Instructions to follow ▸ Going from the top of the data below, give again each line through the one containing "where it breaks.", both ends kept.

**** Dataset section ****

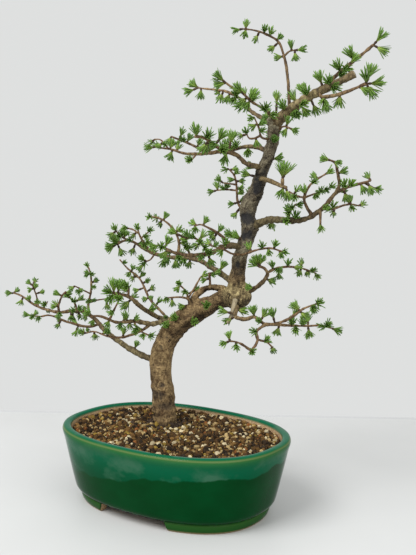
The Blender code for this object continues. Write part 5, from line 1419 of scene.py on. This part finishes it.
def glaze_material():
    """Green glaze: deep where it pooled, paler above a wavy slanting line, olive where it breaks.

    The line is a height that leans along the pot and that broad noise pushes up and down.
    """
    look = Look("green_glaze")
    axes = look.axes()
    lean = look.maths("MULTIPLY", axes["X"], POOL_LEAN)
    waves = look.maths("MULTIPLY", look.noise(30.0, detail=6.0, stretch=[1.0, 1.0, 0.05]), POOL_WAVES * MM)
    above = look.maths("SUBTRACT", axes["Z"], look.maths("ADD", lean, waves))
    line = POOL_HEIGHT - POOL_WAVES / 2
    pooled = look.stepped(above, (line - POOL_EDGE) * MM, (line + POOL_EDGE) * MM)
    cloud = look.noise(40.0, detail=5.0, stretch=[1.0, 1.0, 1.4])
    lower = look.ramp(cloud, (0.3, (0.0, 0.031, 0.006)), (0.7, (0.0, 0.041, 0.009)))
    rise = look.stepped(axes["Z"], PALE_FROM_HEIGHT * MM, POT_HEIGHT * MM)
    upper = look.ramp(rise, (0.0, (0.0, 0.045, 0.015)), (0.5, (0.0, 0.068, 0.027)),
                      (1.0, (0.002, 0.092, 0.043)))
    mist = look.ramp(cloud, (0.50, (0.0, 0.0, 0.0)), (0.68, (0.75, 0.75, 0.75)))
    body = look.mixed(pooled, lower, look.mixed(mist, upper, MIST_COLOUR))
    thin = look.attribute("tone")
    breaks = look.ramp(thin, (0.0, (0.002, 0.055, 0.012)), (0.45, (0.030, 0.098, 0.016)),
                       (0.75, (0.035, 0.10, 0.02)), (1.0, (0.085, 0.135, 0.045)))
    clay = look.ramp(look.noise(700.0), (0.35, (0.30, 0.19, 0.10)), (0.65, (0.47, 0.33, 0.19)))
    bare = look.attribute("shade")
    look.bump(look.noise(22.0, detail=2.0), depth=0.6, strength=0.25)
    colour = look.mixed(bare, look.mixed(thin, body, breaks), clay)
    return look.finished(colour, roughness=look.scaled(bare, 0.09, 0.8), shine=0.04)


def stone_material():
    """Granules: each stone's own colour, mottled and pitted."""
    look = Look("soil_granules")
    fine = look.noise(GRANULE_GRAIN)
    mottle = look.ramp(fine, (0.3, (0.55, 0.5, 0.45)), (0.6, (1.0, 1.0, 1.0)))
    look.bump(fine, depth=0.5)
    colour = look.tinted(look.attribute("grain", "Color"), mottle)
    return look.finished(colour, roughness=0.9, shine=0.2)


def plain_material(name, colour, roughness):
    """A quiet material with a little unevenness in its colour."""
    look = Look(name)
    dim = tuple(part * DIM_SHARE for part in colour)
    return look.finished(look.ramp(look.noise(8.0, detail=2.0), (0.3, dim), (0.7, colour)), roughness)


# Building


def build_pot():
    """The glazed pot with its drain holes, and the screens over them."""
    pot = new_piece("pot_glazed", pot_shape(), glaze_material())
    drill(pot)
    finish_piece(pot, "pot")
    for name in ("drain_screen_left", "drain_screen_right"):
        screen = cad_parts[name]
        screen.data.materials.clear()
        screen.data.materials.append(plain_material(name + "_plastic", SCREEN_COLOUR, roughness=0.55))


def build_soil():
    """The ground and its granules."""
    stone = stone_material()
    add_piece("soil_ground", soil_shape(), stone, "soil")
    add_piece("soil_grains", granules(GRANULE_SEED), stone, "soil", smooth=False)


def build_trunk(bark, twig, green, dead):
    """The trunk: its bark as one skin over both runs, burls and stubs, the dead stub and the tufts."""
    runs = []
    for route in (LOWER_TRUNK, UPPER_TRUNK):
        samples, at = evenly(route, round(route_length(route) / TRUNK_STEP))
        runs.append(tube(tree_to_world(samples[:, :3]), samples[:, 3], TRUNK_SIDES, np.zeros((len(at), 2))))
    runs += [ball(middle, half_sizes) for middle, half_sizes in BURLS]
    for name, (start, end, route) in STUBS.items():
        stub = tube(tree_to_world(evenly(route, STUB_RINGS)[0]), np.linspace(start, end, STUB_RINGS),
                    STUB_SIDES, np.zeros((STUB_RINGS, 2)), STUB_LUMPS)
        if name == "dead_stub":
            add_piece("dead_stub", stub, dead, "trunk")
        else:
            runs.append(stub)
    add_piece("trunk_bark", trunk_skin(runs), bark, "trunk")
    run = np.vstack([evenly(route, 150)[0] for route in (LOWER_TRUNK, UPPER_TRUNK)])
    places = [bark_tuft(run, target, 1) for target in TUFTS_BEHIND_TRUNK]
    for number, target in enumerate(TRUNK_TUFTS):
        away = np.linalg.norm(target - run[:, [0, 2]], axis=1)
        if away.min() < run[away.argmin(), 3]:
            places.append(bark_tuft(run, target, -1))
        else:
            places.append(tuft_place(run[:, :3], run[:, 3], target, LEANS[number % len(LEANS)], TRUNK_NEEDLE))
    places = np.array(places)
    add_piece("trunk_needles", needles(places, TRUNK_NEEDLE_SEED), green, "trunk")
    add_piece("trunk_spurs", joined(spurs(places)), twig, "trunk")


def build_limb(number, name, twigs, twig, green, dead):
    """A limb: its wood, its sawn face if it has one, and its needles. The number seeds its draws."""
    limbs = branch_limbs(twigs)
    pitch = FILL_PITCH.get(name, FILL_PITCH_ELSEWHERE)
    places = np.array(placed_tufts(twigs, limbs) + fill_tufts(limbs, twigs[0][2], pitch, number))
    look = twig_material(name + "_twig_bark", LIMB_LIGHT[name]) if name in LIMB_LIGHT else twig
    add_piece(name + "_wood", joined(twig_wood(limbs) + spurs(places)), look, name)
    points, radii = limbs[0]
    if radii[-1] > SAWN_RADIUS:
        add_piece(name + "_sawn_face", sawn_face(points, radii[-1] * SAWN_SHARE), dead, name)
    add_piece(name + "_needles", needles(places, LIMB_NEEDLE_SEED + number), green, name)


def build_tree():
    """The trunk, then each limb."""
    twig = twig_material()
    green = needle_material()
    dead = dead_wood_material()
    build_trunk(bark_material(), twig, green, dead)
    for number, (name, twigs) in enumerate(BRANCHES.items()):
        build_limb(number, name, twigs, twig, green, dead)


def lay_sheet(name, near, far, height, material):
    """A flat rectangle of the surroundings between two depths, as wide as the table."""
    corners = [(-TABLE_REACH, near, height), (TABLE_REACH, near, height), (TABLE_REACH, far, height),
               (-TABLE_REACH, far, height)]
    sheet = new_piece(name, (tree_to_world(corners), np.array([[0, 1, 2, 3]]), NO_TRIANGLES,
                             np.zeros((4, 2))), material)


def build_stage():
    """A pale table that ends a little behind the pot, soft light and the camera."""
    lay_sheet("table", -TABLE_REACH, TABLE_BACK, 0.0,
              plain_material("table_top", TABLE_COLOUR, roughness=0.5))
    lay_sheet("table_edge", TABLE_BACK, TABLE_BACK + TABLE_EDGE, TABLE_EDGE_HEIGHT,
              plain_material("table_edge", TABLE_EDGE_COLOUR, roughness=0.8))
    world = bpy.data.worlds.new("studio")
    world.use_nodes = True
    background = world.node_tree.nodes["Background"]
    background.inputs["Color"].default_value = (*WALL_COLOUR, 1)
    background.inputs["Strength"].default_value = 1.0
    bpy.context.scene.world = world
    bpy.context.scene.view_settings.view_transform = "Standard"
    for name, place, size, power in LIGHTS:
        lamp = bpy.data.lights.new(name, "AREA")
        lamp.shape = "RECTANGLE"
        lamp.size, lamp.size_y = (part * MM for part in size)
        lamp.energy = power
        start, end = (Vector(tree_to_world(spot) * MM) for spot in (place, LIGHT_TARGET))
        aim = (start - end).to_track_quat("Z", "Y").to_matrix().to_4x4()
        add_object(name, lamp).matrix_world = Matrix.Translation(start) @ aim
    camera = bpy.data.cameras.new("camera")
    camera.lens = CAMERA_LENS
    camera.sensor_width = CAMERA_SENSOR
    camera.clip_start = CAMERA_NEAR * MM
    camera.clip_end = CAMERA_FAR * MM
    holder = add_object("camera", camera)
    holder.matrix_world = (Matrix.Translation(tree_to_world(CAMERA_PLACE) * MM)
                           @ Matrix.Rotation(TREE_TURN, 4, "Z")
                           @ Matrix.Rotation(math.pi / 2 - CAMERA_PITCH, 4, "X")
                           @ Matrix.Rotation(CAMERA_ROLL, 4, "Z"))
    bpy.context.scene.camera = holder


build_stage()
build_pot()
build_soil()
build_tree()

****

Result ▸
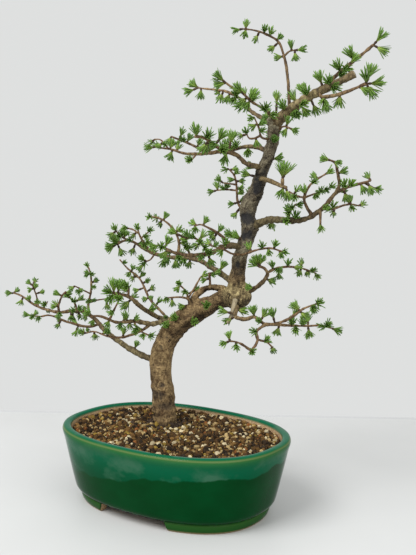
The Blender code for this object continues. Write part 5, from line 1419 of scene.py on. This part finishes it.
def glaze_material():
    """Green glaze: deep where it pooled, paler above a wavy slanting line, olive where it breaks.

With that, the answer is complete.